Kapsokisio processes its coffee the typical Kenyan way, with an eye for detail here and there that greatly improves the cup quality. Before pulping, the cherries are sorted on quality and processed separately accordingly. Next, the cherries are depulped on a disc pulper and fermented under water for 24 to 48 hours. During this fermentation, the water is changed so it stays clean. The parchment is cleaned in the grading channel and soaked for an additional 24 hours prior to drying. On the raised drying tables, shade nets protect the parchment from too hot sun.


Coffee production in Kenya dates back to the late 1880s, when French Missionaries reportedly brought seeds to the Taita Hills area. Introduced into the Kiambu district in 1896, coffee found a great combination of altitude, soils and temperature that resulted in the high quality for which Kenyan coffee is known across the globe. Still today, the biggest coffee growing area spreads from Kiambu, on the outskirts of Nairobi, up to the slopes of Mount Kenya. The Counties in this region also known as Central Kenya – Kiambu, Kirinyaga, Murang’a and Nyeri – have an annual production of around 39,000 metric tons of green coffee, which accounts for almost 70% of the national production. Other coffee growing areas are: Machakos (Eastern Kenya) and Bungoma (Western Kenya), but volumes are significantly smaller.

Although patterns may differ from area to area, Kenya is generally known to have two main rainy seasons which dictate two crops. Long rains occur from March to May, while a shorter rainy season occurs around October. The dry spells that anticipate those rains trigger two flowering periods: February/March for the country’s main crop, and September for the early or ’fly’ crop.
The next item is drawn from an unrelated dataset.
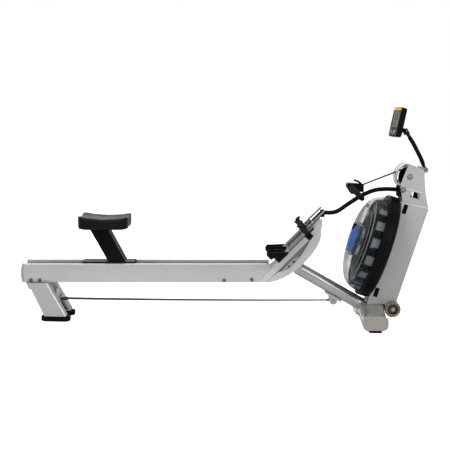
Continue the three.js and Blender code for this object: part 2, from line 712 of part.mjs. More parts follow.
function makeTowerPlates() {
  const baseRise = tower.depth * Math.tan(tower.lean);
  const { p: lugP, q: lugQ } = wheelAt;
  const edge = new THREE.Shape();
  edge.moveTo(0, 0);
  edge.lineTo(0, seamQ);
  edge.lineTo(0, seamQ + gap);
  edge.lineTo(tower.depth, seamQ + gap);
  edge.lineTo(tower.depth, tower.coverLow);
  edge.lineTo(lugP + wheelLug.radius, lugQ);
  edge.absarc(lugP, lugQ, wheelLug.radius, 0, -wheelLug.sweep, true);
  edge.lineTo(lugP - 2 * wheelLug.radius, (lugP - 2 * wheelLug.radius) * (baseRise / tower.depth));
  edge.closePath();
  const top = outline([
    [0, seamQ], [-head.noseBack, foldQ], [-head.noseBack + head.corner, topQ - head.corner],
    [-head.corner, topQ], [head.crest, topQ - head.corner], [tower.depth - head.cutBack, foldQ],
    [tower.depth, seamQ],
  ]);
  for (const [place, side] of sides) {
    const spread = (near, far) => [Math.min(side * near, side * far), Math.max(side * near, side * far)];
    const [y0, y1] = spread(tower.half - tower.plate, tower.half);
    const [h0, h1] = spread(tower.half - tower.plate, tower.half + tower.headLift);
    const lower = slab(edge, y0, y1, 8);
    const upper = slab(top, h0, h1);
    const slots = [seamQ - tower.slotDrop, tower.slotLow].map((q) => {
      const shape = outline([
        [tower.slotInset, q], [tower.slotInset + tower.slotWidth, q],
        [tower.slotInset + tower.slotWidth, q + tower.slotHeight], [tower.slotInset, q + tower.slotHeight],
      ]);
      return slab(shape, y0 - overrun, y1 + overrun);
    });
    const axleHole = acrossRod(ropePulley.axle + gap, h0 - overrun, h1 + overrun);
    axleHole.translate(pulleyAt.p, 0, pulleyAt.q);
    const wheelHole = acrossRod(wheelAxle.radius + gap, y0 - overrun, y1 + overrun).translate(lugP, 0, lugQ);
    const opening = slab(windowShape(), h0 - overrun, h1 + overrun);
    piece(`tower_plate_${place}`, cut(join(lower, upper), ...slots, axleHole, wheelHole, opening),
      finish.tower, 0, 0, 0, towerGroup);
  }
  const reach = tower.half - tower.plate - gap;
  const rear = tower.depth - tower.coverInset;
  piece("tower_rear_cover", block(rear - tower.plate, rear, -reach, reach, tower.coverLow, seamQ),
    finish.tower, 0, 0, 0, towerGroup);
  const panel = block(gap, tower.plate, -reach, reach, tower.panelLow, seamQ);
  const shaftHole = acrossBore(impeller.shaft + impeller.clearance, tower.depth, tankQ);
  piece("tower_front_panel", cut(panel, shaftHole), finish.tower, 0, 0, 0, towerGroup);
}

// A bore that runs along p through the middle of the tower.
function acrossBore(radius, length, q) {
  return rod(radius, length, 24).rotateY(Math.PI / 2).translate(0, 0, q);
}

// Head: the rope's pulley on its axle, behind a curved nose guard with a slot for the rope

function arcBand(inner, outer, from, to, halfWidth) {
  const shape = new THREE.Shape();
  shape.absarc(0, 0, outer, from, to, false);
  shape.absarc(0, 0, inner, to, from, true);
  shape.closePath();
  return slab(shape, -halfWidth, halfWidth, 8);
}

function makeHead() {
  const inner = guard.radius - guard.thickness;
  const reach = tower.half - tower.plate - gap;
  const strip = arcBand(inner, guard.radius, guard.from, guard.to, guard.half);
  const lowEnd = arcBand(inner, guard.radius, guard.to - guard.endSpan, guard.to, reach);
  const highEnd = arcBand(inner, guard.radius, guard.from, guard.from + guard.endSpan, reach);
  const slot = arcBand(inner - overrun, guard.radius + overrun, guard.slotFrom, guard.slotTo, guard.slotHalf);
  const [tabFrom, tabTo] = guard.tabSpan;
  const tab = block(-tabFrom, -tabTo, -reach, reach, -guard.tabDrop - guard.thickness, -guard.tabDrop);
  const bent = cut(join(strip, lowEnd, highEnd, tab), slot);
  piece("nose_guard", bent, finish.silver, pulleyAt.u, 0, pulleyAt.w);

  const half = ropePulley.width / 2;
  const axleHalf = tower.half + tower.headLift;
  const floor = ropePulley.radius - ropePulley.groove;
  const profile = [
    [0, -axleHalf], [ropePulley.axle, -axleHalf], [ropePulley.axle, -ropePulley.hubWidth / 2],
    [ropePulley.hub, -ropePulley.hubWidth / 2], [ropePulley.hub, -half / 2],
    [floor - ropePulley.groove, -half / 2], [floor, -half], [ropePulley.radius, -half],
    [floor, -rope.radius / 2], [floor, rope.radius / 2], [ropePulley.radius, half], [floor, half],
    [floor - ropePulley.groove, half / 2], [ropePulley.hub, half / 2],
    [ropePulley.hub, ropePulley.hubWidth / 2], [ropePulley.axle, ropePulley.hubWidth / 2],
    [ropePulley.axle, axleHalf], [0, axleHalf],
  ];
  piece("rope_pulley", turned(profile, 20).rotateX(Math.PI / 2), finish.black, pulleyAt.u, 0, pulleyAt.w);
}

// Drive rope: over the head pulley and down the tower to the drum, on both sides of it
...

Central areas are able to produce and deliver coffee in both seasons, whereas Machakos, for example, is known for only having production during the early crop season.

Coffee plants naturally find extremely fertile soils in Kenya’s growing regions. Soils are young and volcanic and very rich in organic matter. The altitude in coffee growing areas ranges from a minimum of 1280m in Embu, Eastern part of Mount Kenya region, to a high of 2300m in Nyeri, on the Western slopes.